To be done: What follows is a listing; give it again exactly, in its entirety.

Source material:
···

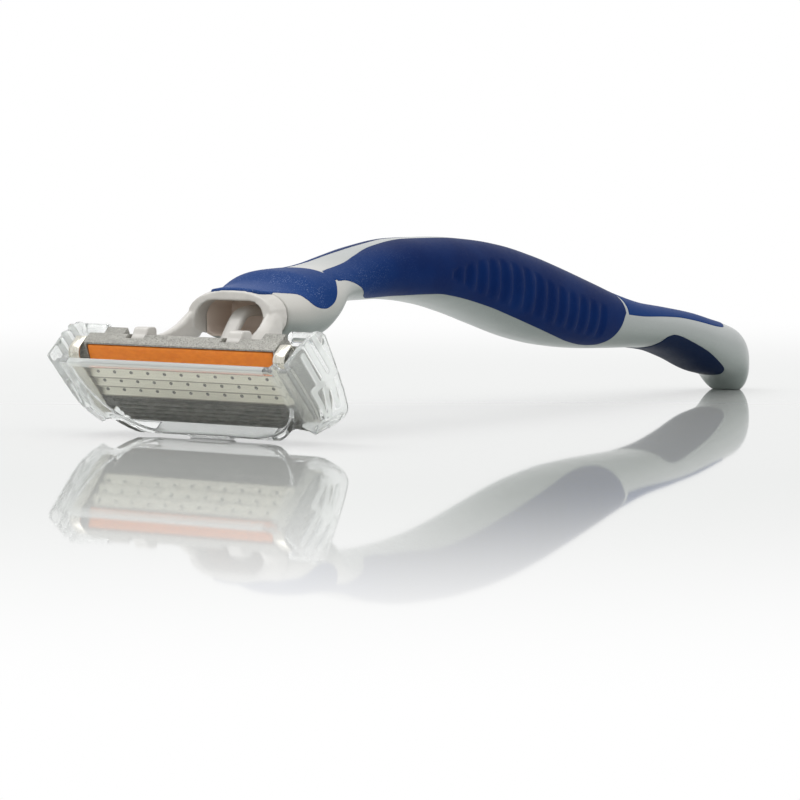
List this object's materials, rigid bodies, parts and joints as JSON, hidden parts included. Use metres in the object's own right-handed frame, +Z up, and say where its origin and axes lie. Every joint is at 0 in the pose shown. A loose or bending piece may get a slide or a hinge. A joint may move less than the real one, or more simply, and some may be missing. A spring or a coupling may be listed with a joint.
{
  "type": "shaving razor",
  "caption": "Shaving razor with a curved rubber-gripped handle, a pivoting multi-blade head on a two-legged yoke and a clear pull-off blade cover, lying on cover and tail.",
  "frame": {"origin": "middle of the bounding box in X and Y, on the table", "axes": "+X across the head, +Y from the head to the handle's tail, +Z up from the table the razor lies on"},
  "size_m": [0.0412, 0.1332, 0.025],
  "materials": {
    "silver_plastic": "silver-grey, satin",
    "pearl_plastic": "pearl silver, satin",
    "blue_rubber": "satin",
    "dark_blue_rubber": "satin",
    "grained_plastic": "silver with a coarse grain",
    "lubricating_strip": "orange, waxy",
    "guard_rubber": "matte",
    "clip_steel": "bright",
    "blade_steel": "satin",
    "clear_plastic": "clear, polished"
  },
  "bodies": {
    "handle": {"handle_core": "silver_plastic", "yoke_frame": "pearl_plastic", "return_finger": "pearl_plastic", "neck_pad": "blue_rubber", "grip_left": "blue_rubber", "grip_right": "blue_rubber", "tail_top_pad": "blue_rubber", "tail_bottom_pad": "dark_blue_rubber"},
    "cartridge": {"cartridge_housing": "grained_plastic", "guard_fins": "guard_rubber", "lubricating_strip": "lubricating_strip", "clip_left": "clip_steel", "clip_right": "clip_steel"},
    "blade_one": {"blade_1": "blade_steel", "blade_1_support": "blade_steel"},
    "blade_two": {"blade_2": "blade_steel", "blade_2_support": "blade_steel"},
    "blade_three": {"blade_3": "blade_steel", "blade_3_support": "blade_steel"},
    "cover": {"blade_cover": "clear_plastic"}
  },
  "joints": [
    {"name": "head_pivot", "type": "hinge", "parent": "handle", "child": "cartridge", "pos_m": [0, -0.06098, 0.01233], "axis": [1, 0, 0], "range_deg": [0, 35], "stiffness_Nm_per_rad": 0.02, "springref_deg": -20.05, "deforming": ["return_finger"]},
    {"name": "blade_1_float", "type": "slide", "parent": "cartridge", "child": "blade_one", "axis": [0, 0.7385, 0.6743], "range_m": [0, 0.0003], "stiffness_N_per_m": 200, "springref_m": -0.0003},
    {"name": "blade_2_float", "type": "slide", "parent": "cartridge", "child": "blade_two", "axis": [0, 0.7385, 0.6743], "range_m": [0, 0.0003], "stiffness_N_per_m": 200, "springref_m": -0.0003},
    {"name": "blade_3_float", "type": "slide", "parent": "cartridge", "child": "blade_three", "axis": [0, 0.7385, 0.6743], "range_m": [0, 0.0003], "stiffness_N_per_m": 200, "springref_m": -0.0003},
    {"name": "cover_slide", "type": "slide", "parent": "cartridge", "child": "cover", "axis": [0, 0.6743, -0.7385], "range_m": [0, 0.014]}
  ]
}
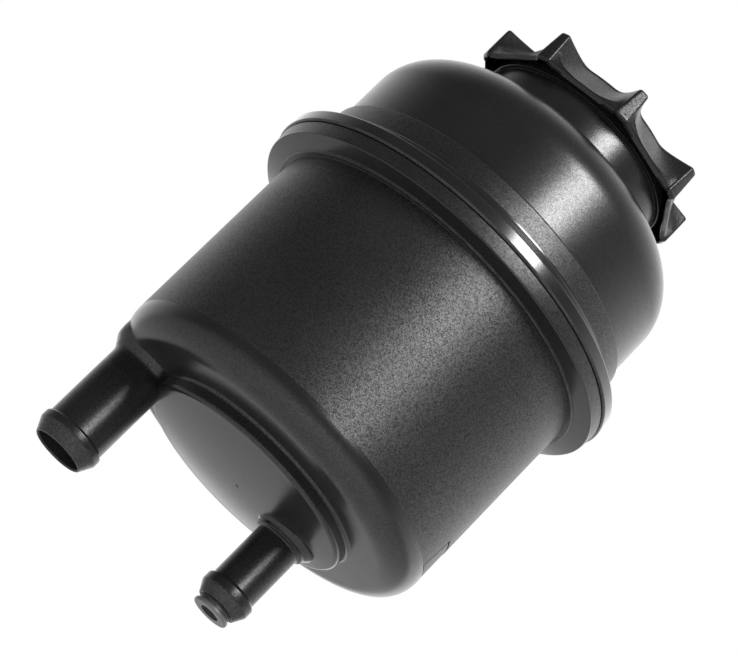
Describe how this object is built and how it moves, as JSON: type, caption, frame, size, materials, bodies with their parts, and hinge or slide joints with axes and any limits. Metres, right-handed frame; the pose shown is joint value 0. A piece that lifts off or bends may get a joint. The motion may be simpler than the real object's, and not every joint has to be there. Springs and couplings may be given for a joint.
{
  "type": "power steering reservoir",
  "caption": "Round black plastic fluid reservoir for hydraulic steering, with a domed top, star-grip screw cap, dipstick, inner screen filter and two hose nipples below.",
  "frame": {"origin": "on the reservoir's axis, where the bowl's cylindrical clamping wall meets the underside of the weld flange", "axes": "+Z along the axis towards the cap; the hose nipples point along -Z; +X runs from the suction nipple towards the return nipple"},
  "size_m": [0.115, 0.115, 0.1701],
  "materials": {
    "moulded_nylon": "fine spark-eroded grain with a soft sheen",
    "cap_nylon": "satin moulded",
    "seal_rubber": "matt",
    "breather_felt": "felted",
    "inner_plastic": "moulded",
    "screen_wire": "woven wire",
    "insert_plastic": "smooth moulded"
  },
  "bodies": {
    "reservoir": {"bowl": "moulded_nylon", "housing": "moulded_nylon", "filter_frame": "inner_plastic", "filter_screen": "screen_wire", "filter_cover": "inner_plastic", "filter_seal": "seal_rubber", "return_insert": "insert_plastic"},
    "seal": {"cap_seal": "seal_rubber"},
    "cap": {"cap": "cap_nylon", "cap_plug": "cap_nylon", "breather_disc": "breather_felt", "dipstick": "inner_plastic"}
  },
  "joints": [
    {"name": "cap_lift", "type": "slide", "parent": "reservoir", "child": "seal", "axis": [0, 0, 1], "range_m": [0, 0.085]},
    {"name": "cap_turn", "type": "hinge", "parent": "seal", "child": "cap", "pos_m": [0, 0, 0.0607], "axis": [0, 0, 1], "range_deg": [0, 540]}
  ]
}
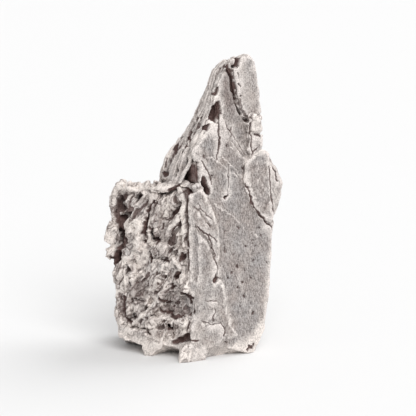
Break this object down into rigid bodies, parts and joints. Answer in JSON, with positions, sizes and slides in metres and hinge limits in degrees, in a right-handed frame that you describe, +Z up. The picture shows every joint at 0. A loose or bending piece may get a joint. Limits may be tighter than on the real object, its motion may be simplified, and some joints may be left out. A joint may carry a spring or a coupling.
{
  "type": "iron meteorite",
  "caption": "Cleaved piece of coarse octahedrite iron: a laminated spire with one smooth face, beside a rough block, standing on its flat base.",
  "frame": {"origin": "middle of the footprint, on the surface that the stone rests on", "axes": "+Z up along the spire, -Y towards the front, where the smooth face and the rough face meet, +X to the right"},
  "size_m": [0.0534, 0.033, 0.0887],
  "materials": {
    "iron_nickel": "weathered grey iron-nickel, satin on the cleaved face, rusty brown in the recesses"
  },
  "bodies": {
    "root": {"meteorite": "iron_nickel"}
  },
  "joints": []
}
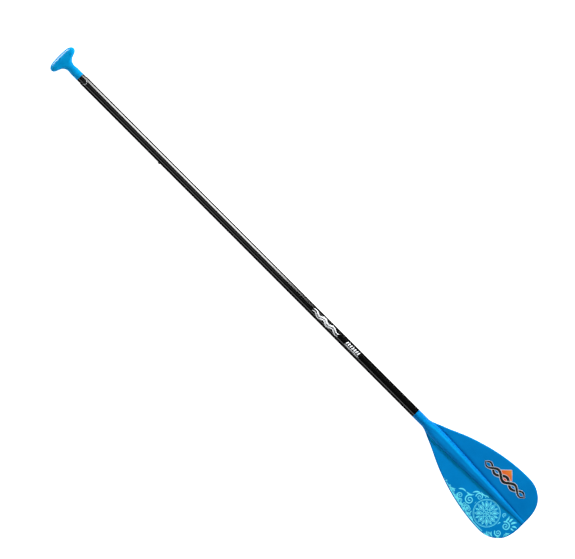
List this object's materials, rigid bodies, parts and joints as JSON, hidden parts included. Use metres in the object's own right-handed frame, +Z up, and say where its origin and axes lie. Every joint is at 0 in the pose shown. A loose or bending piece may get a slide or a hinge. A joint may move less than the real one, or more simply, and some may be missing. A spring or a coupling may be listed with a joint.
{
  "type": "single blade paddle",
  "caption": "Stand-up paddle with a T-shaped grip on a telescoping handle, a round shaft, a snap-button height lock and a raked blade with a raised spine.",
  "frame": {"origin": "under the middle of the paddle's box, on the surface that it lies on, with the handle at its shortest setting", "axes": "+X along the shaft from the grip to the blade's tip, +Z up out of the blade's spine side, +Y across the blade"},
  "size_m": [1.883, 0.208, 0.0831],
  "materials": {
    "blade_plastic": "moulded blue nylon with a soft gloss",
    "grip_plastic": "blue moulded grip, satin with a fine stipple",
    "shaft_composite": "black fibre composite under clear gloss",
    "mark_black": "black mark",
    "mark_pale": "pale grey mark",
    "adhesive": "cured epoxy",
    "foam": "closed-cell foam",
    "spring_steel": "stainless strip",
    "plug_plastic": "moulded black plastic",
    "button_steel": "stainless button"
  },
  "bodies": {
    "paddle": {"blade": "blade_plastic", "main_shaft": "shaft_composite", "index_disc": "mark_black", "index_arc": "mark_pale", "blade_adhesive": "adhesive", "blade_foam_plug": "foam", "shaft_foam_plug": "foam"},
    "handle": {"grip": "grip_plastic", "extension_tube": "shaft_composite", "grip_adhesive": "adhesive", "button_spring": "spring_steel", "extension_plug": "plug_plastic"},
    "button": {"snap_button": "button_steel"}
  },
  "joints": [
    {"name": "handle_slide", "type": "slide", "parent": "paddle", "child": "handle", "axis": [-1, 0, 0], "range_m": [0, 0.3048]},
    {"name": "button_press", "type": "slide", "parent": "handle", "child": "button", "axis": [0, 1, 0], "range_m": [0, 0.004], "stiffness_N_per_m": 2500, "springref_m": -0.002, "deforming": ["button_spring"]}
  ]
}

···

Finished answer:
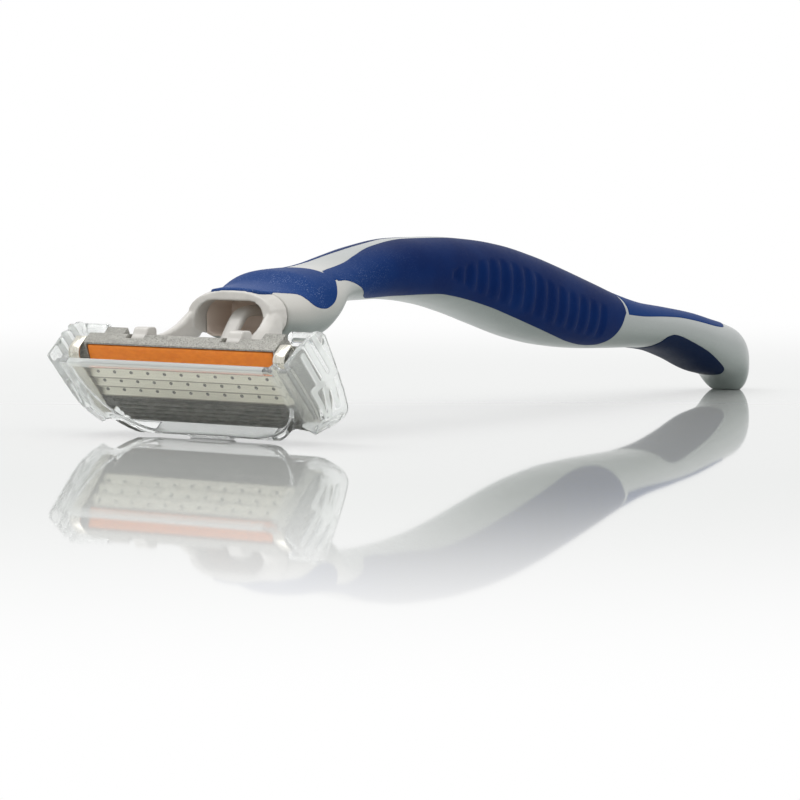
List this object's materials, rigid bodies, parts and joints as JSON, hidden parts included. Use metres in the object's own right-handed frame, +Z up, and say where its origin and axes lie. Every joint is at 0 in the pose shown. A loose or bending piece may get a slide or a hinge. A joint may move less than the real one, or more simply, and some may be missing. A spring or a coupling may be listed with a joint.
{
  "type": "shaving razor",
  "caption": "Shaving razor with a curved rubber-gripped handle, a pivoting multi-blade head on a two-legged yoke and a clear pull-off blade cover, lying on cover and tail.",
  "frame": {"origin": "middle of the bounding box in X and Y, on the table", "axes": "+X across the head, +Y from the head to the handle's tail, +Z up from the table the razor lies on"},
  "size_m": [0.0412, 0.1332, 0.025],
  "materials": {
    "silver_plastic": "silver-grey, satin",
    "pearl_plastic": "pearl silver, satin",
    "blue_rubber": "satin",
    "dark_blue_rubber": "satin",
    "grained_plastic": "silver with a coarse grain",
    "lubricating_strip": "orange, waxy",
    "guard_rubber": "matte",
    "clip_steel": "bright",
    "blade_steel": "satin",
    "clear_plastic": "clear, polished"
  },
  "bodies": {
    "handle": {"handle_core": "silver_plastic", "yoke_frame": "pearl_plastic", "return_finger": "pearl_plastic", "neck_pad": "blue_rubber", "grip_left": "blue_rubber", "grip_right": "blue_rubber", "tail_top_pad": "blue_rubber", "tail_bottom_pad": "dark_blue_rubber"},
    "cartridge": {"cartridge_housing": "grained_plastic", "guard_fins": "guard_rubber", "lubricating_strip": "lubricating_strip", "clip_left": "clip_steel", "clip_right": "clip_steel"},
    "blade_one": {"blade_1": "blade_steel", "blade_1_support": "blade_steel"},
    "blade_two": {"blade_2": "blade_steel", "blade_2_support": "blade_steel"},
    "blade_three": {"blade_3": "blade_steel", "blade_3_support": "blade_steel"},
    "cover": {"blade_cover": "clear_plastic"}
  },
  "joints": [
    {"name": "head_pivot", "type": "hinge", "parent": "handle", "child": "cartridge", "pos_m": [0, -0.06098, 0.01233], "axis": [1, 0, 0], "range_deg": [0, 35], "stiffness_Nm_per_rad": 0.02, "springref_deg": -20.05, "deforming": ["return_finger"]},
    {"name": "blade_1_float", "type": "slide", "parent": "cartridge", "child": "blade_one", "axis": [0, 0.7385, 0.6743], "range_m": [0, 0.0003], "stiffness_N_per_m": 200, "springref_m": -0.0003},
    {"name": "blade_2_float", "type": "slide", "parent": "cartridge", "child": "blade_two", "axis": [0, 0.7385, 0.6743], "range_m": [0, 0.0003], "stiffness_N_per_m": 200, "springref_m": -0.0003},
    {"name": "blade_3_float", "type": "slide", "parent": "cartridge", "child": "blade_three", "axis": [0, 0.7385, 0.6743], "range_m": [0, 0.0003], "stiffness_N_per_m": 200, "springref_m": -0.0003},
    {"name": "cover_slide", "type": "slide", "parent": "cartridge", "child": "cover", "axis": [0, 0.6743, -0.7385], "range_m": [0, 0.014]}
  ]
}
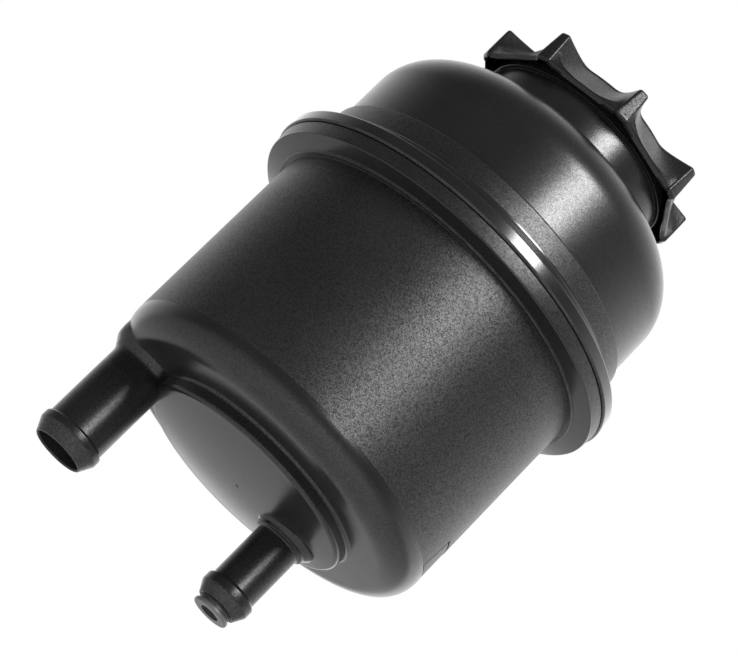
Describe how this object is built and how it moves, as JSON: type, caption, frame, size, materials, bodies with their parts, and hinge or slide joints with axes and any limits. Metres, right-handed frame; the pose shown is joint value 0. A piece that lifts off or bends may get a joint. The motion may be simpler than the real object's, and not every joint has to be there. Springs and couplings may be given for a joint.
{
  "type": "power steering reservoir",
  "caption": "Round black plastic fluid reservoir for hydraulic steering, with a domed top, star-grip screw cap, dipstick, inner screen filter and two hose nipples below.",
  "frame": {"origin": "on the reservoir's axis, where the bowl's cylindrical clamping wall meets the underside of the weld flange", "axes": "+Z along the axis towards the cap; the hose nipples point along -Z; +X runs from the suction nipple towards the return nipple"},
  "size_m": [0.115, 0.115, 0.1701],
  "materials": {
    "moulded_nylon": "fine spark-eroded grain with a soft sheen",
    "cap_nylon": "satin moulded",
    "seal_rubber": "matt",
    "breather_felt": "felted",
    "inner_plastic": "moulded",
    "screen_wire": "woven wire",
    "insert_plastic": "smooth moulded"
  },
  "bodies": {
    "reservoir": {"bowl": "moulded_nylon", "housing": "moulded_nylon", "filter_frame": "inner_plastic", "filter_screen": "screen_wire", "filter_cover": "inner_plastic", "filter_seal": "seal_rubber", "return_insert": "insert_plastic"},
    "seal": {"cap_seal": "seal_rubber"},
    "cap": {"cap": "cap_nylon", "cap_plug": "cap_nylon", "breather_disc": "breather_felt", "dipstick": "inner_plastic"}
  },
  "joints": [
    {"name": "cap_lift", "type": "slide", "parent": "reservoir", "child": "seal", "axis": [0, 0, 1], "range_m": [0, 0.085]},
    {"name": "cap_turn", "type": "hinge", "parent": "seal", "child": "cap", "pos_m": [0, 0, 0.0607], "axis": [0, 0, 1], "range_deg": [0, 540]}
  ]
}
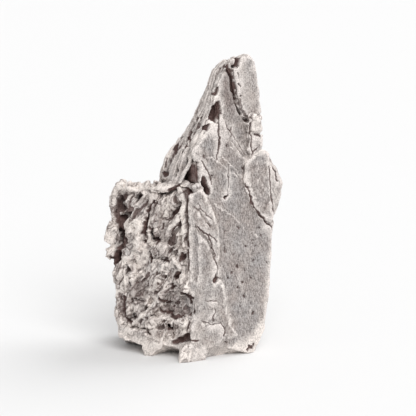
Break this object down into rigid bodies, parts and joints. Answer in JSON, with positions, sizes and slides in metres and hinge limits in degrees, in a right-handed frame that you describe, +Z up. The picture shows every joint at 0. A loose or bending piece may get a joint. Limits may be tighter than on the real object, its motion may be simplified, and some joints may be left out. A joint may carry a spring or a coupling.
{
  "type": "iron meteorite",
  "caption": "Cleaved piece of coarse octahedrite iron: a laminated spire with one smooth face, beside a rough block, standing on its flat base.",
  "frame": {"origin": "middle of the footprint, on the surface that the stone rests on", "axes": "+Z up along the spire, -Y towards the front, where the smooth face and the rough face meet, +X to the right"},
  "size_m": [0.0534, 0.033, 0.0887],
  "materials": {
    "iron_nickel": "weathered grey iron-nickel, satin on the cleaved face, rusty brown in the recesses"
  },
  "bodies": {
    "root": {"meteorite": "iron_nickel"}
  },
  "joints": []
}
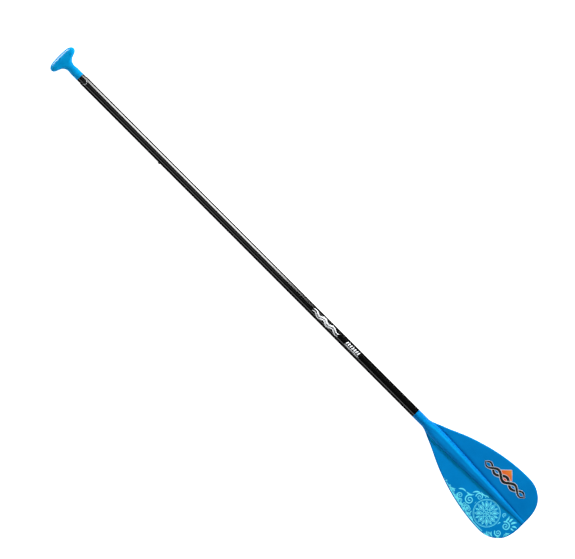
List this object's materials, rigid bodies, parts and joints as JSON, hidden parts included. Use metres in the object's own right-handed frame, +Z up, and say where its origin and axes lie. Every joint is at 0 in the pose shown. A loose or bending piece may get a slide or a hinge. A joint may move less than the real one, or more simply, and some may be missing. A spring or a coupling may be listed with a joint.
{
  "type": "single blade paddle",
  "caption": "Stand-up paddle with a T-shaped grip on a telescoping handle, a round shaft, a snap-button height lock and a raked blade with a raised spine.",
  "frame": {"origin": "under the middle of the paddle's box, on the surface that it lies on, with the handle at its shortest setting", "axes": "+X along the shaft from the grip to the blade's tip, +Z up out of the blade's spine side, +Y across the blade"},
  "size_m": [1.883, 0.208, 0.0831],
  "materials": {
    "blade_plastic": "moulded blue nylon with a soft gloss",
    "grip_plastic": "blue moulded grip, satin with a fine stipple",
    "shaft_composite": "black fibre composite under clear gloss",
    "mark_black": "black mark",
    "mark_pale": "pale grey mark",
    "adhesive": "cured epoxy",
    "foam": "closed-cell foam",
    "spring_steel": "stainless strip",
    "plug_plastic": "moulded black plastic",
    "button_steel": "stainless button"
  },
  "bodies": {
    "paddle": {"blade": "blade_plastic", "main_shaft": "shaft_composite", "index_disc": "mark_black", "index_arc": "mark_pale", "blade_adhesive": "adhesive", "blade_foam_plug": "foam", "shaft_foam_plug": "foam"},
    "handle": {"grip": "grip_plastic", "extension_tube": "shaft_composite", "grip_adhesive": "adhesive", "button_spring": "spring_steel", "extension_plug": "plug_plastic"},
    "button": {"snap_button": "button_steel"}
  },
  "joints": [
    {"name": "handle_slide", "type": "slide", "parent": "paddle", "child": "handle", "axis": [-1, 0, 0], "range_m": [0, 0.3048]},
    {"name": "button_press", "type": "slide", "parent": "handle", "child": "button", "axis": [0, 1, 0], "range_m": [0, 0.004], "stiffness_N_per_m": 2500, "springref_m": -0.002, "deforming": ["button_spring"]}
  ]
}